[RLlib] Stashed policies are being accessed excessively, defeating the purpose of a policy cache
What happened + What you expected to happen
The idea of a policy cache is to stash unused policies on disk or in object store, to alleviate memory stress. That requires our code to only access cached policies, and restore states properly when a policy is un-stashed, at all times. If we access already stashed policies blindly, we will get into a situation where useful policies get stashed then immediately un-stashed, which will slow down things significantly and unnecessarilly. While debugging things, I notice at least the following places where we are accessing ALL policies, regardless of whether they are in the cache or not:
-
Syncing weights from all policies to Eval workers.

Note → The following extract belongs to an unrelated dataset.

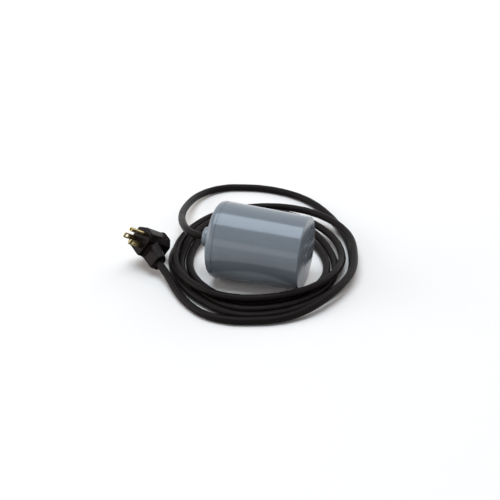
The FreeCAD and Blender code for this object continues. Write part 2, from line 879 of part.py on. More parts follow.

This will cause the local and eval workers to stash then unstash all policies. https://github.com/ray-project/ray/blob/50e1fda022a81e5015978cf723f7b5fd9cc06b2c/rllib/algorithms/algorithm.py#L816-L826
-
RolloutWorker seems to set global vars on all policies regardless of whether they are stashed. https://github.com/ray-project/ray/blob/50e1fda022a81e5015978cf723f7b5fd9cc06b2c/rllib/evaluation/rollout_worker.py#L1781-L1782
-
APPO target network update works on all trainable policies. This will cause excessive policy restoring on the training workers. https://github.com/ray-project/ray/blob/50e1fda022a81e5015978cf723f7b5fd9cc06b2c/rllib/algorithms/appo/appo.py#L239-L242
These are the places I have discovered so far. Things do seem a lot quieter if I comment out all these logics.
Versions / Dependencies
Master
Reproduction script
Add logging lines where we restore and stashing policies, then run:
bazel run rllib/learning_tests_multi_agent_cartpole_w_100_policies_appo
Issue Severity
Medium: It is a significant difficulty but I can work around it.